- Recall is king. Everything should involve recall.
- Do your hardest thing first thing in the day, so it’s out of the way, and done! Cal Newport disagrees, calls this the amateur hour strategy, but I can see how he has evolved past this.
- Handwritten notes stick better than typed.
- Memorising is necessary to some extent in mathematics, because it lets you access formulas and concepts like a chunk. But you still need to understand the formula intuitively.
- Chunking is also king. Go over solutions again and again until they are deep neurological chunks. Chunking lets you fit more into your working memory. It also allows you to build on your knowledge later.
- Explaining a topic to someone else is a great way of understanding it better.
- Working with others is a good way to check your understanding. That’s why a study group is good. But the study group has to stay focused.
- Sleep well! It makes everything else invalid if you don’t sleep well
- For test taking, work on the hardest problem until you get stuck, then easy. This way you can use diffuse mode thinking to get insights
- Diffuse mode vs focused mode: diffuse mode sees big picture, focused mode the details, and both are needed. Diffuse mode gets you out of idea preoccupation.
- Study in constant, spaced out periods of time, interleaving topics. The more times you relearn something, the more it sticks.
- Don’t look at the answers and convince yourself you understand them. You need to be able to generate them yourself, starting from scratch. “What I cannot create, I do not understand!” - Feynman
- Skim a chapter before reading it. This gives you ‘mental hooks’ to be able to structure your knowledge. I think another way of putting this is that you establish the big picture
- Test yourself on everything, constantly. Practically, this means using review of previous concepts, redoing past exercises, redoing your quiz questions, and looking for exercises online to test your understanding.
- Use analogies! All the time. Refine them as your understanding of the topic grows deeper.
- The technique of problem solving, then instruction (Kapur 2012). Basically try to solve problems before you go through the text. You learn from your failures and you can apply the material in the greater context.
- Every mistake is a chance to learn. Think Edison: “I have discovered 9000 ways not to make a light bulb!”
- Studying before sleep is good. Your brain goes over the concepts before you sleep.
- If you can’t get a concept: look up the first place it was discovered. What need did it fulfil? Why was it invented?

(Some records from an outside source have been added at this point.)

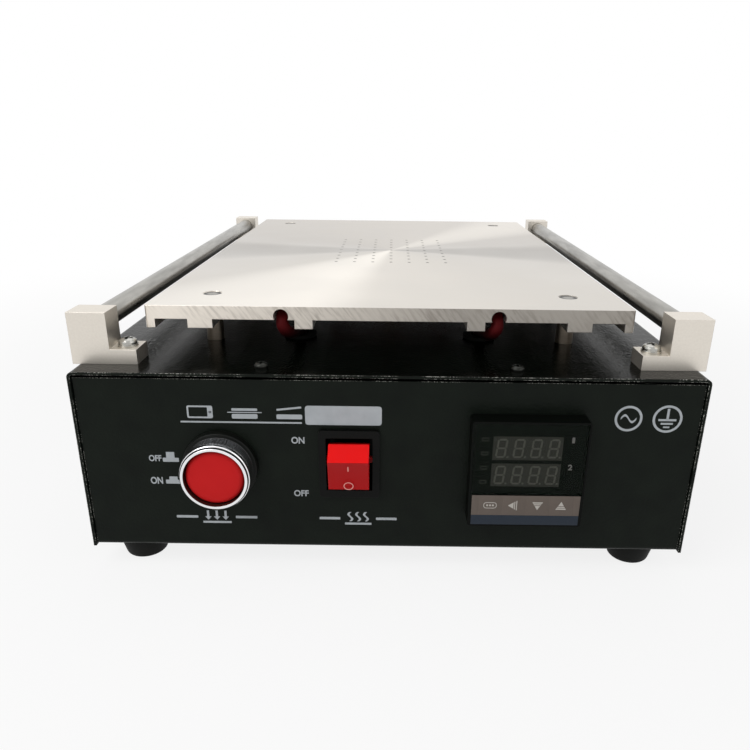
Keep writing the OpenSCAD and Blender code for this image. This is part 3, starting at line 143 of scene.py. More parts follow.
def moulded(name, colour, cloud, roughness, grain, depth=0.01, edge=0.3, specular=0.15, **looks):
    """Moulded plastic or rubber: a grain of fine bumps from the mould, and a faint clouding of the
    colour six times as wide. Grain, depth and edge in mm."""
    material, tree, place = new_material(name)
    pits = add(tree, "TexNoise", {"Vector": place, "Scale": 1 / (grain * mm), "Detail": 1.0})
    haze = add(tree, "TexNoise", {"Vector": place, "Scale": 1 / (6 * grain * mm)})
    tone = add(tree, "Mix", {0: haze, 6: linear(colour), 7: linear(cloud)}, data_type="RGBA")
    gloss = add(
        tree, "MapRange",
        {"Value": haze, "To Min": 0.9 * roughness, "To Max": min(1.1 * roughness, 1)},
    )
    looks = {socket.replace("_", " ").title(): value for socket, value in looks.items()}
    sockets = {"Base Color": tone, "Roughness": gloss, "Specular IOR Level": specular, **looks}
    finished(tree, pits, 0.5, depth, edge, sockets)
    return material


def worked_metal(name, colour, mark_colour, roughness, marks, depth=0.01, edge=0.3):
    """A metal with the marks of its making: noise stretched by the mark's length along each axis,
    in mm, colours and roughens it and gives it relief. Depth and edge in mm."""
    material, tree, place = new_material(name)
    scaled = add(tree, "Mapping", {"Vector": place, "Scale": [1 / (length * mm) for length in marks]})
    streaks = add(tree, "TexNoise", {"Vector": scaled, "Scale": 1.0, "Detail": 3.0})
    blotches = add(tree, "TexNoise", {"Vector": place, "Scale": 1 / (14 * mm)})
    tone = add(tree, "Mix", {0: streaks, 6: linear(colour), 7: linear(mark_colour)}, data_type="RGBA")
    gloss = add(tree, "MapRange", {"Value": blotches, "To Min": 0.8 * roughness, "To Max": 1.2 * roughness})
    finished(tree, streaks, 0.4, depth, edge, {"Base Color": tone, "Metallic": 1.0, "Roughness": gloss})
    return material


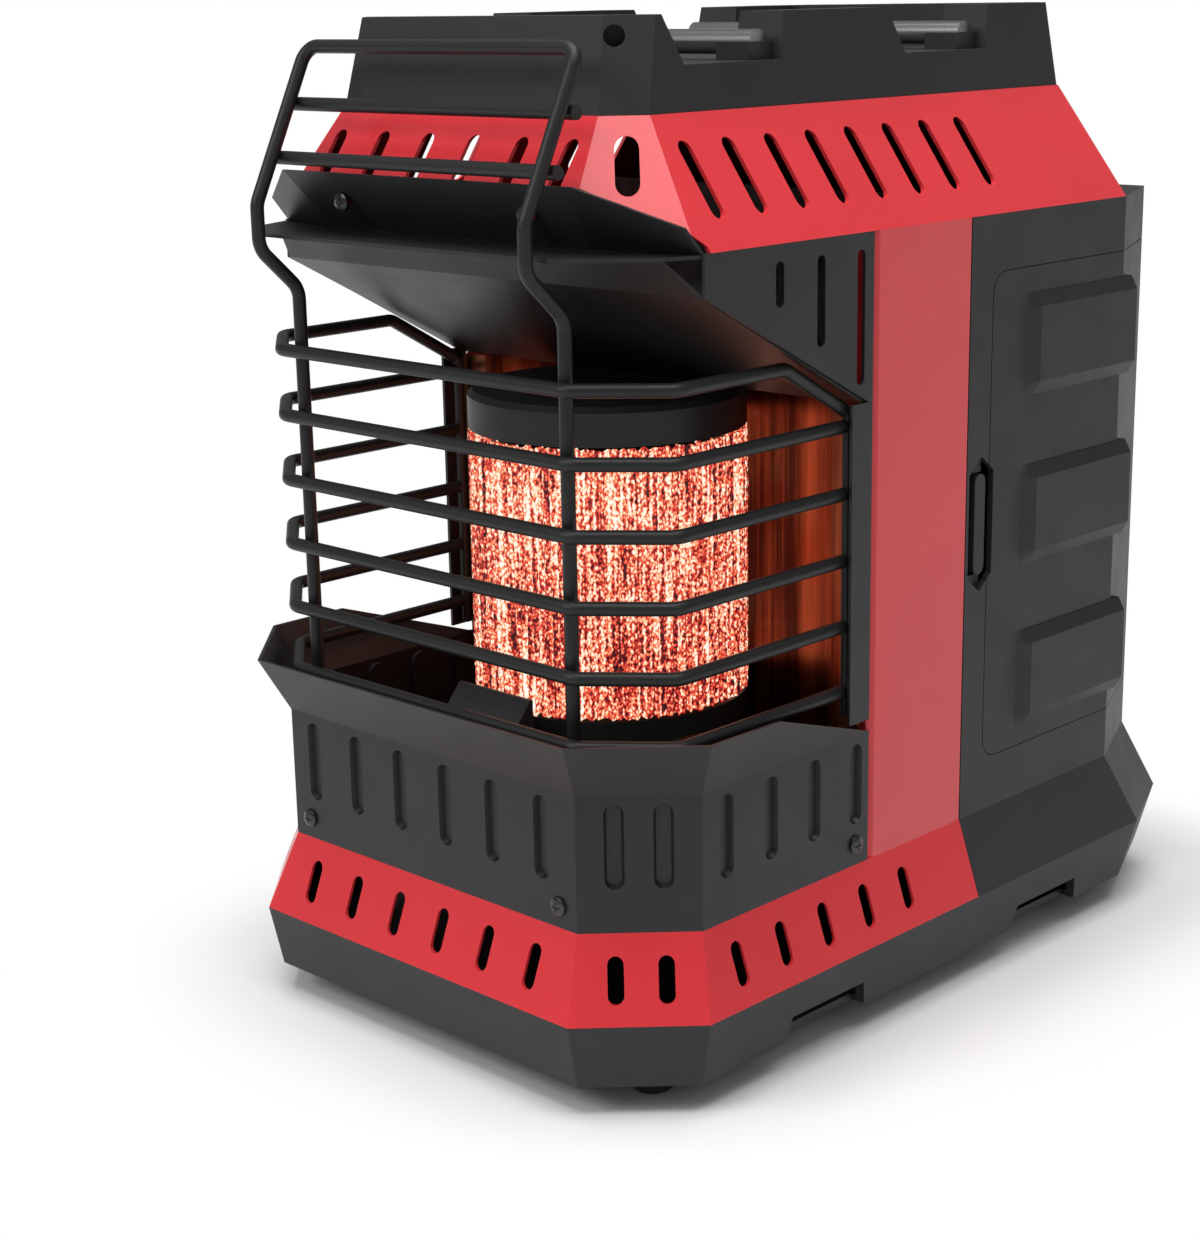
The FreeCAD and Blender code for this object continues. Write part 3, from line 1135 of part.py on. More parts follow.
def gas_supply():
    body = new_body("regulator")
    y = size("supply_y")
    drop = "inlet_low_z - pivot_z"
    shelf = "inlet_low_z + inlet_depth - pivot_z"
    profile = [("inlet_radius", drop), ("regulator_radius - 1", drop),
               ("regulator_radius", "%s + 1" % drop), ("regulator_radius", "regulator_dome_z - pivot_z - 3"),
               ("regulator_radius - 3", "regulator_dome_z - pivot_z"),
               ("0", "regulator_dome_z - pivot_z"), ("0", shelf), ("inlet_radius", shelf)]
    revolve(body, polygon(sketch(body, "XZ_Plane"), profile))
    pins = circle(sketch(body, "YZ_Plane", ("0", "0", "regulator_radius - 2")), "0", "0",
                  "pivot_radius - running_fit")
    twin = extrude(body, "Pad", pins, "bracket_half + sheet * 2 - regulator_radius + 2")
    mirror(body, twin)
    place(body, V(0, y, size("pivot_z")), FreeCAD.Rotation())
    bracket = new_body("regulator_bracket")
    half = "bracket_half"
    back = "partition_y"
    front = "supply_y + 9"
    outline = [("-(%s) - sheet * 2" % half, back), ("%s + sheet * 2" % half, back),
               ("%s + sheet * 2" % half, front), (half, front), (half, "%s + sheet * 2" % back),
               ("-(%s)" % half, "%s + sheet * 2" % back), ("-(%s)" % half, front),
               ("-(%s) - sheet * 2" % half, front)]
    low = ("0", "0", "pivot_z - bracket_height / 2")
    drawing = polygon(sketch(bracket, "XY_Plane", low), outline)
    extrude(bracket, "Pad", drawing, "bracket_height")
    hole = circle(sketch(bracket, "YZ_Plane"), "supply_y", "pivot_z", "pivot_radius")
    extrude(bracket, "Pocket", hole, "4 * bracket_half", "Symmetric")
    floor = size("deck_z") + size("deck_thick") + size("tube_radius") + size("tube_lift")
    valve_at, turn = slope_frame(size("knob_x"))
    valve_end = valve_at + turn.multVec(V(0, 0, -size("valve_gap") - size("valve_depth")))
    down = turn.multVec(V(0, 0, -1))
    bend = size("tube_bend")
    x, y, burner_y = -size("tube_x"), size("tube_y"), size("burner_y")
    throat = size("throat_radius") + 2 * size("running_fit")
    path = [valve_end, valve_end + down * 2.5 * bend,
            V(x, y + 2 * bend, size("door_top_z") - 3 * bend), V(x, y, floor + 8 * bend),
            V(x, y, floor), V(x, size("tube_low_y"), floor),
            V(-size("tube_turn_x"), burner_y, floor), V(-throat, burner_y, floor)]
    code_part("burner_feed_tube", bent_wire(path, size("tube_radius"), bend))


def tip_switch():
    x, y, low = size("switch_x"), size("switch_y"), size("switch_low_z")
    half, wall, pin_radius = size("switch_half"), size("switch_wall"), size("switch_pivot_radius")
    top = size("deck_z")
    arm, hub_radius = size("pendulum_arm"), size("pendulum_hub")
    pivot_z = top - size("switch_pivot_drop")
    shell = Part.makeBox(2 * half, 2 * half, top - low, V(x - half, y - half, low))
    hollow = Part.makeBox(2 * (half - wall), 2 * half, top - low - 2 * wall,
                          V(x - half + wall, y - half, low + wall))
    across = Part.makeCylinder(pin_radius, 2 * half - 1.5 * wall,
                               V(x - half + 0.75 * wall, y, pivot_z), V(1, 0, 0))
    code_part("tip_switch_housing", shell.cut(hollow).cut(across))
    bob = Part.makeSphere(size("pendulum_radius"), V(x, y, pivot_z - arm))
    rod = Part.makeCylinder(size("pendulum_rod"), arm, V(x, y, pivot_z - arm))
    hub = Part.makeCylinder(hub_radius, 2 * hub_radius, V(x - hub_radius, y, pivot_z), V(1, 0, 0))
    bore = Part.makeCylinder(pin_radius + size("running_fit"), 3 * hub_radius,
                             V(x - 1.5 * hub_radius, y, pivot_z), V(1, 0, 0))
    code_part("tip_pendulum", bob.fuse(rod).fuse(hub).cut(bore))
    code_part("tip_pivot_pin", across)


def hood_screw_spot(side):
    """Middle of the visor's sloped face, where a screw head sits against it."""
    y = (size("visor_front_y") + size("visor_foot_y")) / 2
    z = (size("visor_top_z") + size("deflector_z") + size("sheet") + size("seam")) / 2
    return V(side * size("hood_screw_x"), y - 2.6, z)


def hood_screws():
    screws = [screw_shape(hood_screw_spot(side), V(0, 1, 0)) for side in (-1, 1)]
    code_part("hood_screws", Part.makeCompound(screws))


def check_and_write():
    """Stop on any failed object, then write each piece to its own file."""
    DOC.recompute()
    failed = [item.Name for item in DOC.Objects
              if "Invalid" in item.State or "Error" in item.State]
    for part in PARTS:
        shape = part.Shape
        if shape.isNull() or not shape.isValid() or shape.Volume <= 0:
            failed.append(part.Label)
    if failed:
        raise RuntimeError("These objects failed: " + ", ".join(failed))
    os.makedirs("parts", exist_ok=True)
    for part in PARTS:
        part.Shape.exportStep("parts/%s.step" % part.Label)
        print("%-24s %2d solids %10.0f mm3" % (part.Label, len(part.Shape.Solids), part.Shape.Volume))


def main():
    steps = (base_tray, feet, deck, lower_skirt, front_shroud, shroud_screws, side_panels,
             side_flanges, gussets, partition, reflector, hood_visor, hood_deflector,
             hood_screws, wire_guard, burner, pilot_parts, upper_shoulder, top_cover,
             carry_bars, rear_housing, rear_door, latch_cup, door_catch, door_hinges,
             controls, gas_supply, tip_switch)
    for step in steps:
        step()
        DOC.recompute()
        bad = [item.Name for item in DOC.Objects
               if "Invalid" in item.State or "Error" in item.State]
        if bad:
            print(step.__name__, "failed:", bad)
    check_and_write()


main()
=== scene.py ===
import json
import math

import bmesh
import bpy
from mathutils import Matrix, Vector, noise

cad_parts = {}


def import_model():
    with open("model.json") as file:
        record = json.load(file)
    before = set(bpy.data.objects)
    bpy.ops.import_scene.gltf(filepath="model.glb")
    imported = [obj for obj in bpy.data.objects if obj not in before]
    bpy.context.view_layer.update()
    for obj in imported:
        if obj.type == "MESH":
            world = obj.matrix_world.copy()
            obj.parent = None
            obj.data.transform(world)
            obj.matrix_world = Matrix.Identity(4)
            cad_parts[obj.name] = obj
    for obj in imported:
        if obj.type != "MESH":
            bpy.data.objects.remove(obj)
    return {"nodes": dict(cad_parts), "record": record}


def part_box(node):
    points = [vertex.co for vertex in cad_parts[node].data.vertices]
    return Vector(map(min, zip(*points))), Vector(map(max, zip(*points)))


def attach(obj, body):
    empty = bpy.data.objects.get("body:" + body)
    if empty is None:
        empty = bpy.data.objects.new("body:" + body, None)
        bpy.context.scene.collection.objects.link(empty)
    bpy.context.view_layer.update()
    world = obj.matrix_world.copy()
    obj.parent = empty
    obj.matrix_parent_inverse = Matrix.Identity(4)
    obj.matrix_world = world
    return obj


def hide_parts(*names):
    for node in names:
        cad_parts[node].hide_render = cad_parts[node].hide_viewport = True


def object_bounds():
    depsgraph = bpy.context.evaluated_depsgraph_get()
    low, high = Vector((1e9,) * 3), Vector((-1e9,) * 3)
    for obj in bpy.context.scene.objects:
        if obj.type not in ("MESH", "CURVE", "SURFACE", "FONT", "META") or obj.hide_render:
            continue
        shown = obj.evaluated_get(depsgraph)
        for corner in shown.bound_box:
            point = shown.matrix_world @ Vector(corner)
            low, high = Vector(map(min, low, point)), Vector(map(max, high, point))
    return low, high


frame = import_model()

MM = 0.001
CAD_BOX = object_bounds()
NODES = frame["nodes"]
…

- Procrastination: keystone bad habit. It often happens in ways you don’t realise. How do you start web surfing? Keeping a log of what you were doing when you started procrastinating helps you identify your procrastination triggers.
- Let others know when you’re working and you don’t want to be disturbed. A good point for this would be to set a time limit, and go into another room.
Finally, my favourite point.
Chunking is like compound interest. Earlier chunks help you grasp later chunks. Don’t worry about going slow. Err on the side of slow rather than fast. You want to remember these things five years later!